Each block includes a timestamp indicating the exact moment it was mined or added to the chain. This chronological marker prevents transaction replay, supports forensic auditing, and establishes a clear, verifiable sequence of events. Timestamping helps ensure consistency, detect anomalies and maintain the order of operations across the network.

Together, these layered security features create a powerful framework that prevents data manipulation, enhances traceability and ensures the transparency and reliability of the blockchain. 

Conclusion

Blocks in a blockchain are locked and secured through cryptographic hashing, consensus mechanisms like Proof of Work or Proof of Stake, and linking each block to the previous one. These features ensure that data remains tamper-proof and transparent. The security of these mechanisms is crucial for maintaining the integrity, trust and decentralized nature of blockchain systems.

As blockchain technology continues to expand into major industries, the ability to securely lock and validate blocks will play a central role.
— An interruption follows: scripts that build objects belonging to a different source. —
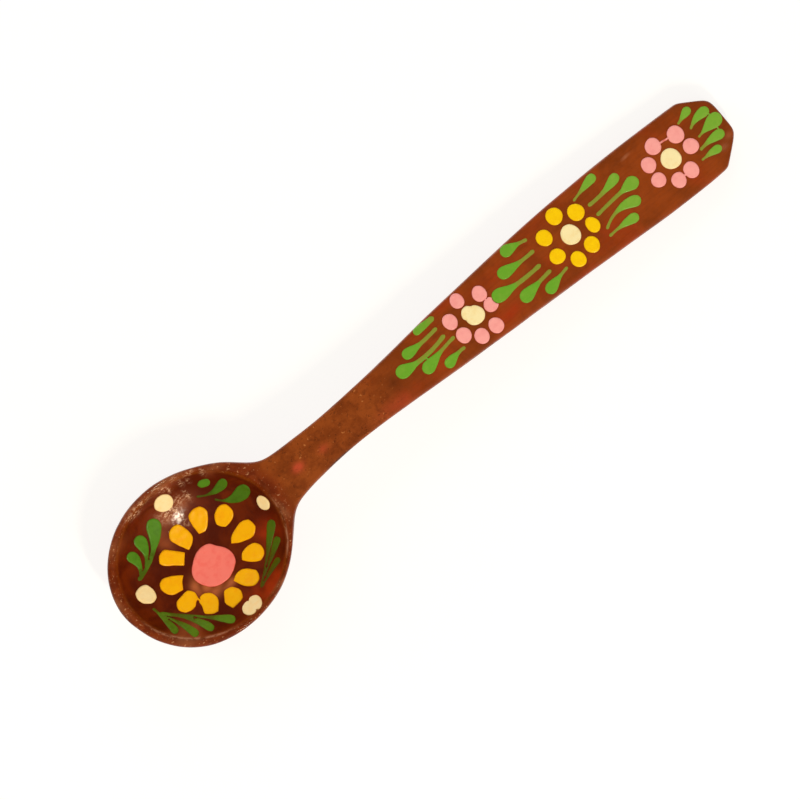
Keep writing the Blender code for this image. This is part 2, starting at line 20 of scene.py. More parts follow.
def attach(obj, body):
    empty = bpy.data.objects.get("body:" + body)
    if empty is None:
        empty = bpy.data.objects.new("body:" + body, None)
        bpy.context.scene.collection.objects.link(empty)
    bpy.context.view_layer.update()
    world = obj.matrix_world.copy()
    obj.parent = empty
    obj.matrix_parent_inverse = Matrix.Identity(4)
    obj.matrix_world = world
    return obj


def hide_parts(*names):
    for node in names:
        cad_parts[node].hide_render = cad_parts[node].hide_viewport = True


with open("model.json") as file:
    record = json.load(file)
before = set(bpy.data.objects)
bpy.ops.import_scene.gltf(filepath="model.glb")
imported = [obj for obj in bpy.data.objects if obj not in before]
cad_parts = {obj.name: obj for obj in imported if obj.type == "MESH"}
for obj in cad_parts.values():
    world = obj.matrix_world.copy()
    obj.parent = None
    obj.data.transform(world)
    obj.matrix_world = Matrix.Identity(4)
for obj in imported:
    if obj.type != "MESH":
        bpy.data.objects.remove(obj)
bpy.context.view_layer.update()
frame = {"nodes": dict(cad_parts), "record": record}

# Noise vectors are different in each run unless they have a seed.
noise.seed_set(1)

MM = 0.001
WOOD_LEVELS = 3

# ---------------------------------------------------------------- wood: the same cage as the CAD solid

# The bowl from above: an oval, with an oval hollow set a little towards the handle.
BOWL_LENGTH, BOWL_WIDTH = 62.0, 54.2
HOLLOW_LENGTH, HOLLOW_WIDTH = 57.8, 51.2
HOLLOW_SHIFT = 0.9
RIM_HEIGHT = 18.0
HOLLOW_DEPTH = 14.0

# Where the carver left the bowl's outline fuller or flatter than an oval: direction and spread in degrees,
# and amount.
SWELLS = ((240, 20, 0.024), (197, 16, -0.016), (48, 8, 0.034))

# The hollow's rings, as shares of its oval, and the two powers that shape its side.
HOLLOW_RINGS = (0.3, 0.55, 0.75, 0.9, 0.975)
HOLLOW_ROUND, HOLLOW_STEEP = 2.2, 0.62
# How much lower the hollow's lip is than the rim.
RIM_EDGE_DROP = 0.35

# The bowl's outside, from the rim down to the flat foot: share of the oval, height.
# The first four rows are also the height of the handle's root.
OUTSIDE = (
    (1.0, 17.6),
    (1.006, 15.3),
    (0.985, 11.8),
    (0.93, 8.6),
    (0.79, 5.3),
    (0.6, 2.5),
    (0.42, 0.8),
    (0.3, 0.0),
    (0.15, 0.0),
)
ROOT_ROWS = 4

# How many sectors the bowl has, and how many of them the handle grows from.
SECTORS = 24
ROOT_SECTORS = 6

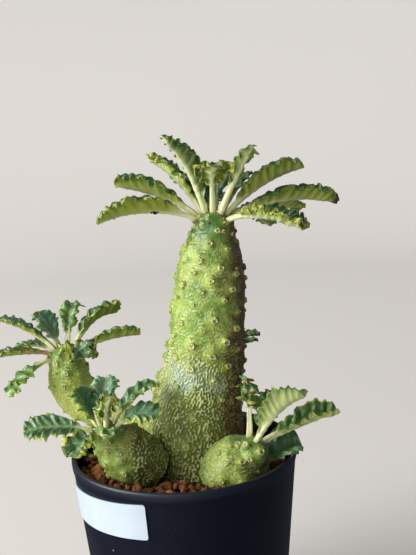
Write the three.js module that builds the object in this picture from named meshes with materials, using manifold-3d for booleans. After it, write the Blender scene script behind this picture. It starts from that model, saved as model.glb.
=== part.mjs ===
import * as THREE from "three";
import { mergeVertices } from "three/addons/utils/BufferGeometryUtils.js";
import Module from "manifold-3d";

// Dorstenia lavranii in a round nursery pot. Millimetres, Z up, the origin at the centre of the
// pot's underside, X to the right and Y away from the viewer.

const wasm = await Module();
wasm.setup();

const rad = THREE.MathUtils.degToRad;

// pot
const potHeight = 74;
const potRim = 39;
const potTaper = Math.tan(rad(5.5));
const potWall = 1.4;
const potFloor = 1.8;
const drainRadius = 3.5;
const drainCircle = 19;
const drainCount = 6;

// soil
const soilLevel = 67;
const soilGap = 0.3;
const lumpCount = 36;
const lumpSize = 2.7;

// label
const labelFrom = -172;
const labelTo = -110;
const labelHeight = 12.3;
const labelMiddle = 62.6;
const labelTilt = 2.4;
const labelGap = 0.3;
const labelThick = 0.7;

// caudex: x, y, z and radius along the middle of each limb
const trunk = [
  [4, 3, 42, 8],
  [4, 3, 52, 14],
  [4, 3, 62, 17.2],
  [4, 3, 71, 18.2],
  [4.2, 3, 80, 18],
  [5.6, 3, 91, 16.2],
  [7.8, 2.7, 100.4, 14.4],
  [9.8, 2.4, 109.5, 13.4],
  [10.8, 2.2, 118, 12.9],
  [12.1, 2.1, 130, 12.1],
  [13.3, 2, 140, 10.2],
];
const leftBackLimb = [
  [0, 3, 76, 6.6],
  [-8, 4.4, 78, 6],
  [-14, 6, 79.6, 5.8],
  [-22, 9.8, 82, 5.9],
  [-31, 13.8, 85.4, 6.5],
  [-38, 16.8, 90.2, 7.4],
  [-40.2, 18.2, 96.5, 7.4],
];
const leftFrontLimb = [
  [-10, -10.4, 71, 7],
  [-14.2, -12.2, 74.2, 8.9],
  [-18, -14, 77.4, 9.3],
  [-21.6, -15.8, 81, 8.3],
];
const rightFrontLimb = [
  [9.5, -11, 65.6, 7.6],
  [12.7, -12.5, 68.4, 9.6],
  [15.9, -14, 71.2, 10.1],
  [19, -15.5, 74, 9],
];
const backLimb = [
  [6, 8, 82, 8],
  [9, 16, 84, 6.6],
  [11, 23, 87.4, 5.8],
  [12.2, 27.4, 91, 5.4],
];

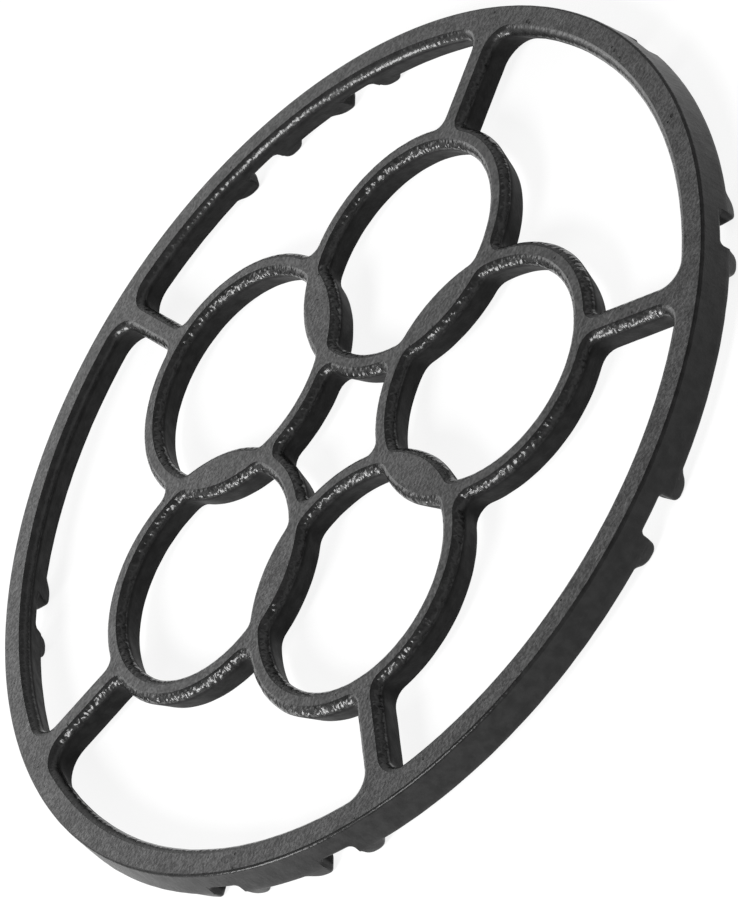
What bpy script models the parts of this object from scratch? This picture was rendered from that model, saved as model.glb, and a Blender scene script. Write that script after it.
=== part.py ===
"""Wok ring for a gas hob: one open casting, a round rim that holds a lattice of five overlapping rings.

The frame is +Z up with the origin at the bottom centre, on the plane of the nubs' tips, and one
spoke points along +Y. The casting is lofted level by level: every hole's outline is worked out from
circles, straight walls and the fillets between them, and each level sets the same walls back by its
own share of the rounded top edge, the taper of the walls and the eased foot. The nubs and the slots
between them are lofted along the rim and joined to it.
"""
import math
from dataclasses import dataclass

import bmesh
import bpy
from mathutils import Matrix, Vector

MM = 0.001

# Rim: its outer wall leans out to the foot, its inner wall tapers from below the rounded top edge
RIM_OUTER_DIA = 145.0 * MM
RIM_WIDTH = 5.5 * MM
RIM_OUTER_LEAN = 0.3 * MM
RIM_INNER_TAPER = 1.5 * MM

# Lattice: five rings that overlap by the width of an almond web, each tied to the rim by a spoke
RING_COUNT = 5
RING_OUTER_DIA = 42.6 * MM
RING_WALL = 3.9 * MM
WEB_WIDTH = 7.45 * MM
RING_INNER_TAPER = 1.1 * MM
RING_OUTER_TAPER = 1.0 * MM
SPOKE_WIDTH = 4.6 * MM
SPOKE_TAPER = 0.8 * MM
FIRST_SPOKE_ANGLE = math.radians(90.0)

# Fillets in the corners of the holes, at the widest section
RIM_FILLET = 3.0 * MM
SPOKE_RING_FILLET = 1.5 * MM
CROTCH_FILLET = 1.6 * MM
WEB_FILLET = 1.5 * MM
STAR_FILLET = 1.2 * MM
SPOKE_STRAIGHT_SHARE = 0.3

# Section: the casting's thickness, its rounded top edges and its eased foot
CASTING_THICKNESS = 5.2 * MM
TOP_EDGE_RADIUS = 1.25 * MM
RIM_EDGE_RADIUS = 0.8 * MM
FOOT_EDGE = 0.4 * MM

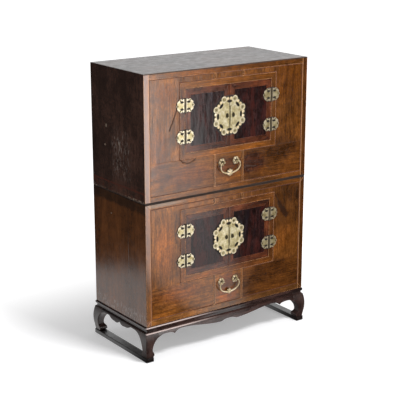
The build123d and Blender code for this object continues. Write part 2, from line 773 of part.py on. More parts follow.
    # Bail: from each eye outward, round a tight turn, down the side and along a wide bottom arc
    bail_start = handle_spacing / 2 + eye_radius + bail_shoulder_gap
    side_reach = bail_half_width - bail_side_radius
    bottom_reach = bail_height - bail_turn_radius - bail_side_radius
    bottom_extra = (side_reach**2 + bottom_reach**2) / (2 * bottom_reach)
    side_angle = degrees(asin((bottom_extra - bottom_reach) / bottom_extra))
    bail_plane = Plane((0, handle_axis_y, pivot_z), x_dir=(1, 0, 0), z_dir=(0, -1, 0))
    with BuildPart() as bail:
        with BuildLine(bail_plane) as bail_path:
            shoulder = Line((bail_start, 0), (bail_half_width - bail_turn_radius, 0))
            turn = JernArc(shoulder @ 1, (1, 0), bail_turn_radius, arc_size=-90)
            side_arc = JernArc(turn @ 1, (0, -1), bail_side_radius, arc_size=-side_angle)
            JernArc(
                side_arc @ 1,
                (-sin(radians(side_angle)), -cos(radians(side_angle))),
                bail_side_radius + bottom_extra,
                arc_size=side_angle - 90,
            )
        with BuildSketch(Plane(shoulder @ 0, z_dir=shoulder % 0)):
            Circle(bail_wire)
        sweep()
        with Locations(Location((handle_spacing / 2 + eye_radius / 2, handle_axis_y, pivot_z), (0, 90, 0))):
            Cylinder(bail_pin_radius, 2 * eye_radius + bail_shoulder_gap * 2)
        mirror(about=Plane.YZ)
        with BuildSketch(bail_plane):
            with Locations((0, bud_rise - bail_height)):
                Circle(bud_radius)
            with Locations((0, -drop_fall - bail_height)):
                Circle(drop_radius)
            with Locations((-bail_height, -bail_height)):
                Rectangle(2 * bail_height, 2 * bail_height, mode=Mode.SUBTRACT)
        revolve(axis=Axis((0, handle_axis_y, pivot_z), (0, 0, 1)))
    bail.part.label = f"{tier}_handle_bail"
    export_step(bail.part, f"parts/{tier}_handle_bail.step")
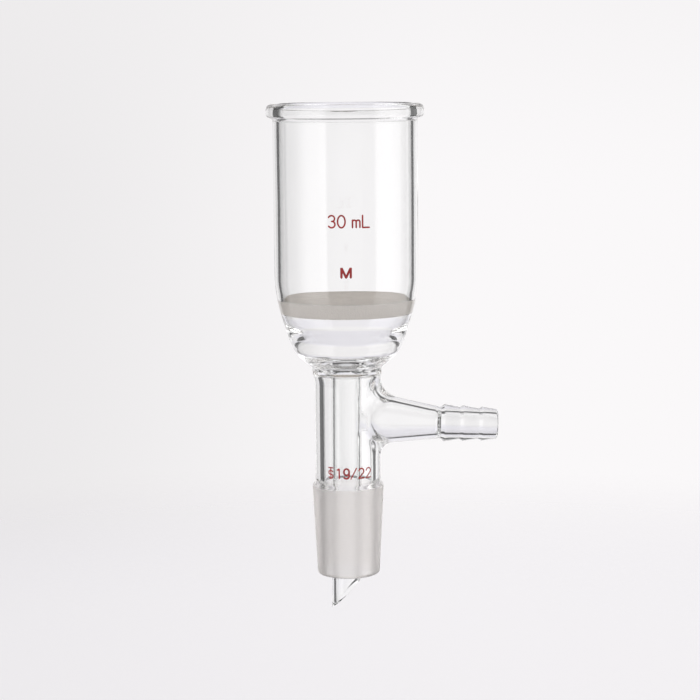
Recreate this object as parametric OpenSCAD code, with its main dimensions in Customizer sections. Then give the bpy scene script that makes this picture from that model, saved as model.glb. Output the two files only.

Looking ahead, advancements in cryptography and consensus will further strengthen the reliability of blockchain-based applications.

FAQs

1. How does a block of data on a blockchain get locked? A block gets locked after its transactions are verified, grouped, and validated via consensus mechanisms like Proof of Work or Proof of Stake. It is then cryptographically linked to the previous block to provide data integrity.

2. How does blockchain secure data? Blockchain secures data using cryptographic hashing, decentralization, and consensus validation. Every block is chronologically linked to create a tamper-proof chain.

3. Can data be removed from the blockchain? No, blockchain data is immutable. However, outdated or incorrect entries can be rendered obsolete using soft forks or off-chain storage which preserves the chain's integrity without deleting past records.